Given request: Copy out every line exactly as given.

[Records excerpted from a collection]
....
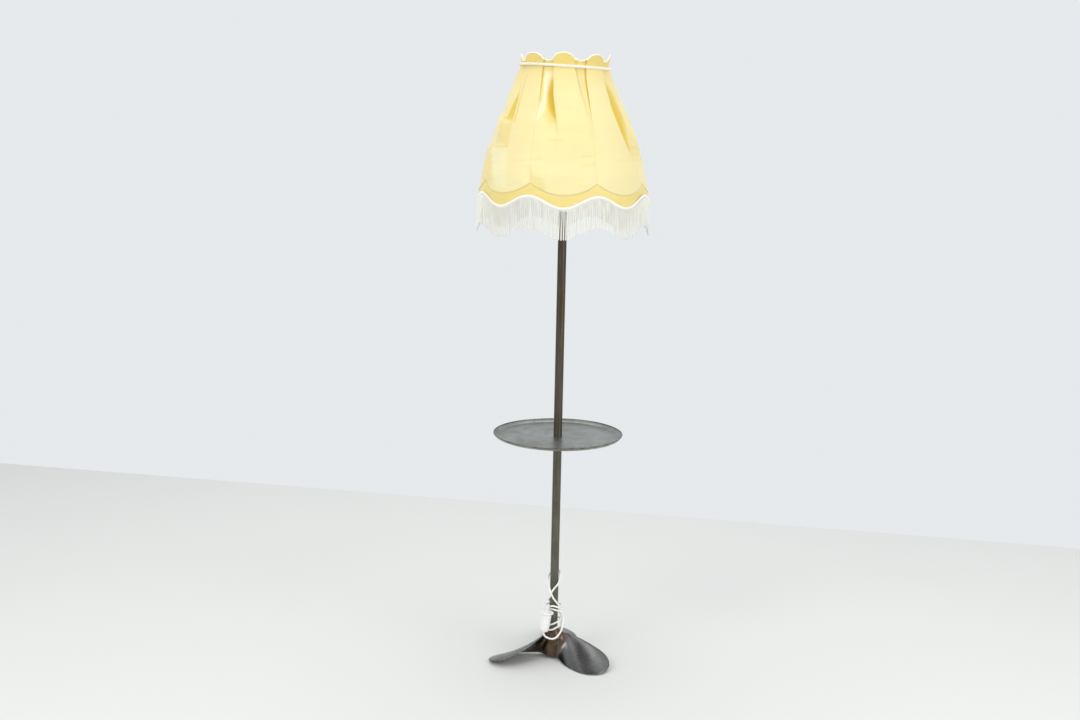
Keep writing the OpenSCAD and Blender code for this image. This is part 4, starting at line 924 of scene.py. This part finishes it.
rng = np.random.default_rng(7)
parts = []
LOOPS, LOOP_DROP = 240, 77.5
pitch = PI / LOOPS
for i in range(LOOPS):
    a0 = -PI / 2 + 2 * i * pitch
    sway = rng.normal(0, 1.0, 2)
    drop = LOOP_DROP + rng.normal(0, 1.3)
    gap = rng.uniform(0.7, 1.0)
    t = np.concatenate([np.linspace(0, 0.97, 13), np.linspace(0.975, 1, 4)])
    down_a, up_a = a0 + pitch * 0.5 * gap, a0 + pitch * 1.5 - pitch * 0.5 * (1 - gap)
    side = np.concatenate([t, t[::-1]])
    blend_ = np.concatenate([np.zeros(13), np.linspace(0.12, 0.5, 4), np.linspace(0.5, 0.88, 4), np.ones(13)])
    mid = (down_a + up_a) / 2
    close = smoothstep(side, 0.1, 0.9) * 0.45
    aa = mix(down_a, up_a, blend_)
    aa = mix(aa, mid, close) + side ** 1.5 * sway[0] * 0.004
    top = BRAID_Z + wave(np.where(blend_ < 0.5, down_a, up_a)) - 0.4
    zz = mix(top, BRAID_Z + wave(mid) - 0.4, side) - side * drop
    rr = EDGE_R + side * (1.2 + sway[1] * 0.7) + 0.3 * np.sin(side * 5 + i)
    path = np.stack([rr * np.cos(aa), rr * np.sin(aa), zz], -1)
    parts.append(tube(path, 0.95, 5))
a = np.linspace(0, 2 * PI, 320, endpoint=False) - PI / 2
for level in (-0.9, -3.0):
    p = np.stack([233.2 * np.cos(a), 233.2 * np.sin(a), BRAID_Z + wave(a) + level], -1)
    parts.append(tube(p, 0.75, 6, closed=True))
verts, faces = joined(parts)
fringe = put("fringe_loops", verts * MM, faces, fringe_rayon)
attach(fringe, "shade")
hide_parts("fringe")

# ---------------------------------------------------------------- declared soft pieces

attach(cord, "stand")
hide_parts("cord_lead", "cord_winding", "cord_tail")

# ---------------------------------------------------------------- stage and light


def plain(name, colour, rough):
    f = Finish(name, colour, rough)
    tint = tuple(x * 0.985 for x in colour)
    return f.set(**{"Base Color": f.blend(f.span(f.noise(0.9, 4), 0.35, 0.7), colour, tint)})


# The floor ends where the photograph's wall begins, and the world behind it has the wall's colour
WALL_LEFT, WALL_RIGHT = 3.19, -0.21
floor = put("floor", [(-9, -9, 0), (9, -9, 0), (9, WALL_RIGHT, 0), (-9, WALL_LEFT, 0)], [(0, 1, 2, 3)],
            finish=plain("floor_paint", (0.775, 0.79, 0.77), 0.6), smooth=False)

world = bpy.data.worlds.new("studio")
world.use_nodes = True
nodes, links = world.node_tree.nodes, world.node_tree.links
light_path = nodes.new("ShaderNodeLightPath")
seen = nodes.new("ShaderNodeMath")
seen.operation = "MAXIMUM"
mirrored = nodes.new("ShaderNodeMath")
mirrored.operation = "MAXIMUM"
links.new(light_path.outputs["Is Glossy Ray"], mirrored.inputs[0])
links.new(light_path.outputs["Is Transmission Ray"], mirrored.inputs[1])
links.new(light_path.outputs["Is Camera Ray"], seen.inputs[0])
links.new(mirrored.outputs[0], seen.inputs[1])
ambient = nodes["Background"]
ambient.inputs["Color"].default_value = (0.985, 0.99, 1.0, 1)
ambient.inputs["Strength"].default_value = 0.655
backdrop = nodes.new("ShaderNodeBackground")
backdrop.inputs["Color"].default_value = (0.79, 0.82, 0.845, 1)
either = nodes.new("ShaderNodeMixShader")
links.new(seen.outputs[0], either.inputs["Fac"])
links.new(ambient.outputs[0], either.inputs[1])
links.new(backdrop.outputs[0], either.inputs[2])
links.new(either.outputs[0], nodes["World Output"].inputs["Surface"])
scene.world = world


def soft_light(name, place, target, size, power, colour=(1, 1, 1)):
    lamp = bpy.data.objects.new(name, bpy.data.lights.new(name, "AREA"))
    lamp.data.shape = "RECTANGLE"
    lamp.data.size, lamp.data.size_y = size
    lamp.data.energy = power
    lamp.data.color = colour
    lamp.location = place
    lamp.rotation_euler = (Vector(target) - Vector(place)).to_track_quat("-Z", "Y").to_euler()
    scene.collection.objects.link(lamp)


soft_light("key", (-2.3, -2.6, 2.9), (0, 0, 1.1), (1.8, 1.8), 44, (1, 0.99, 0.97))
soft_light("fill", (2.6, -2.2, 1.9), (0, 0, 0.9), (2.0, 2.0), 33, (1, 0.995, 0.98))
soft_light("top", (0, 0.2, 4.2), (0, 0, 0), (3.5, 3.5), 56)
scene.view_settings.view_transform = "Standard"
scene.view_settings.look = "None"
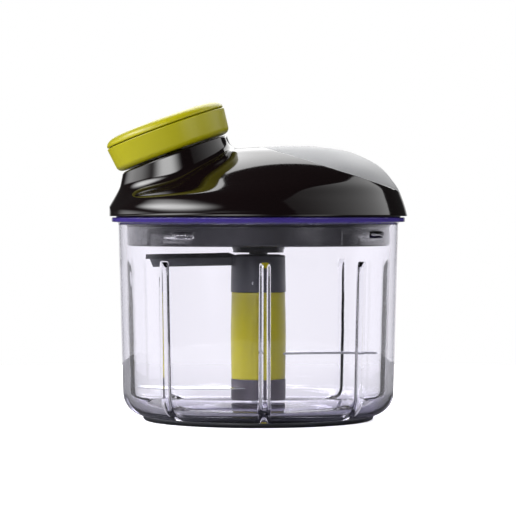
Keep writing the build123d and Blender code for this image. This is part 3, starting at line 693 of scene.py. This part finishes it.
....
Solution to the problem:
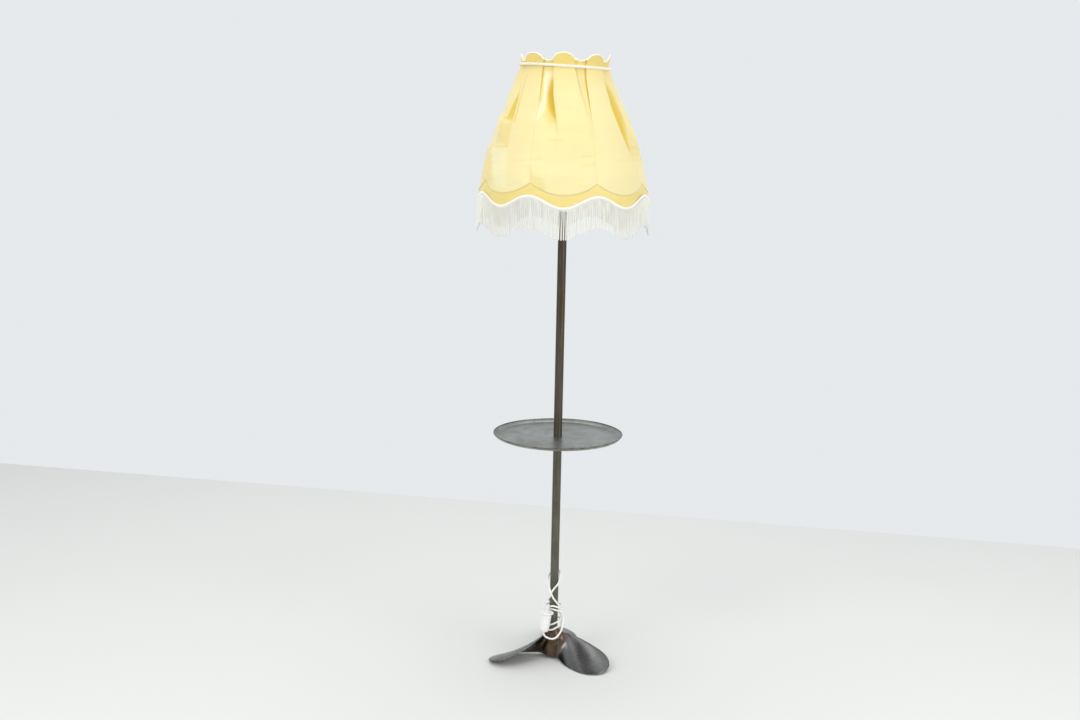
Keep writing the OpenSCAD and Blender code for this image. This is part 4, starting at line 924 of scene.py. This part finishes it.
rng = np.random.default_rng(7)
parts = []
LOOPS, LOOP_DROP = 240, 77.5
pitch = PI / LOOPS
for i in range(LOOPS):
    a0 = -PI / 2 + 2 * i * pitch
    sway = rng.normal(0, 1.0, 2)
    drop = LOOP_DROP + rng.normal(0, 1.3)
    gap = rng.uniform(0.7, 1.0)
    t = np.concatenate([np.linspace(0, 0.97, 13), np.linspace(0.975, 1, 4)])
    down_a, up_a = a0 + pitch * 0.5 * gap, a0 + pitch * 1.5 - pitch * 0.5 * (1 - gap)
    side = np.concatenate([t, t[::-1]])
    blend_ = np.concatenate([np.zeros(13), np.linspace(0.12, 0.5, 4), np.linspace(0.5, 0.88, 4), np.ones(13)])
    mid = (down_a + up_a) / 2
    close = smoothstep(side, 0.1, 0.9) * 0.45
    aa = mix(down_a, up_a, blend_)
    aa = mix(aa, mid, close) + side ** 1.5 * sway[0] * 0.004
    top = BRAID_Z + wave(np.where(blend_ < 0.5, down_a, up_a)) - 0.4
    zz = mix(top, BRAID_Z + wave(mid) - 0.4, side) - side * drop
    rr = EDGE_R + side * (1.2 + sway[1] * 0.7) + 0.3 * np.sin(side * 5 + i)
    path = np.stack([rr * np.cos(aa), rr * np.sin(aa), zz], -1)
    parts.append(tube(path, 0.95, 5))
a = np.linspace(0, 2 * PI, 320, endpoint=False) - PI / 2
for level in (-0.9, -3.0):
    p = np.stack([233.2 * np.cos(a), 233.2 * np.sin(a), BRAID_Z + wave(a) + level], -1)
    parts.append(tube(p, 0.75, 6, closed=True))
verts, faces = joined(parts)
fringe = put("fringe_loops", verts * MM, faces, fringe_rayon)
attach(fringe, "shade")
hide_parts("fringe")

# ---------------------------------------------------------------- declared soft pieces

attach(cord, "stand")
hide_parts("cord_lead", "cord_winding", "cord_tail")

# ---------------------------------------------------------------- stage and light


def plain(name, colour, rough):
    f = Finish(name, colour, rough)
    tint = tuple(x * 0.985 for x in colour)
    return f.set(**{"Base Color": f.blend(f.span(f.noise(0.9, 4), 0.35, 0.7), colour, tint)})


# The floor ends where the photograph's wall begins, and the world behind it has the wall's colour
WALL_LEFT, WALL_RIGHT = 3.19, -0.21
floor = put("floor", [(-9, -9, 0), (9, -9, 0), (9, WALL_RIGHT, 0), (-9, WALL_LEFT, 0)], [(0, 1, 2, 3)],
            finish=plain("floor_paint", (0.775, 0.79, 0.77), 0.6), smooth=False)

world = bpy.data.worlds.new("studio")
world.use_nodes = True
nodes, links = world.node_tree.nodes, world.node_tree.links
light_path = nodes.new("ShaderNodeLightPath")
seen = nodes.new("ShaderNodeMath")
seen.operation = "MAXIMUM"
mirrored = nodes.new("ShaderNodeMath")
mirrored.operation = "MAXIMUM"
links.new(light_path.outputs["Is Glossy Ray"], mirrored.inputs[0])
links.new(light_path.outputs["Is Transmission Ray"], mirrored.inputs[1])
links.new(light_path.outputs["Is Camera Ray"], seen.inputs[0])
links.new(mirrored.outputs[0], seen.inputs[1])
ambient = nodes["Background"]
ambient.inputs["Color"].default_value = (0.985, 0.99, 1.0, 1)
ambient.inputs["Strength"].default_value = 0.655
backdrop = nodes.new("ShaderNodeBackground")
backdrop.inputs["Color"].default_value = (0.79, 0.82, 0.845, 1)
either = nodes.new("ShaderNodeMixShader")
links.new(seen.outputs[0], either.inputs["Fac"])
links.new(ambient.outputs[0], either.inputs[1])
links.new(backdrop.outputs[0], either.inputs[2])
links.new(either.outputs[0], nodes["World Output"].inputs["Surface"])
scene.world = world


def soft_light(name, place, target, size, power, colour=(1, 1, 1)):
    lamp = bpy.data.objects.new(name, bpy.data.lights.new(name, "AREA"))
    lamp.data.shape = "RECTANGLE"
    lamp.data.size, lamp.data.size_y = size
    lamp.data.energy = power
    lamp.data.color = colour
    lamp.location = place
    lamp.rotation_euler = (Vector(target) - Vector(place)).to_track_quat("-Z", "Y").to_euler()
    scene.collection.objects.link(lamp)


soft_light("key", (-2.3, -2.6, 2.9), (0, 0, 1.1), (1.8, 1.8), 44, (1, 0.99, 0.97))
soft_light("fill", (2.6, -2.2, 1.9), (0, 0, 0.9), (2.0, 2.0), 33, (1, 0.995, 0.98))
soft_light("top", (0, 0.2, 4.2), (0, 0, 0), (3.5, 3.5), 56)
scene.view_settings.view_transform = "Standard"
scene.view_settings.look = "None"
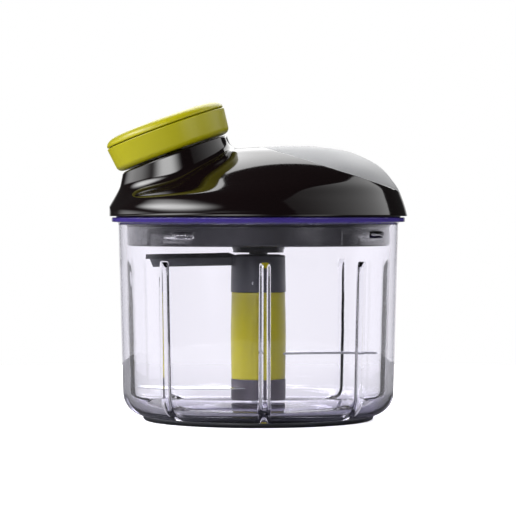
Keep writing the build123d and Blender code for this image. This is part 3, starting at line 693 of scene.py. This part finishes it.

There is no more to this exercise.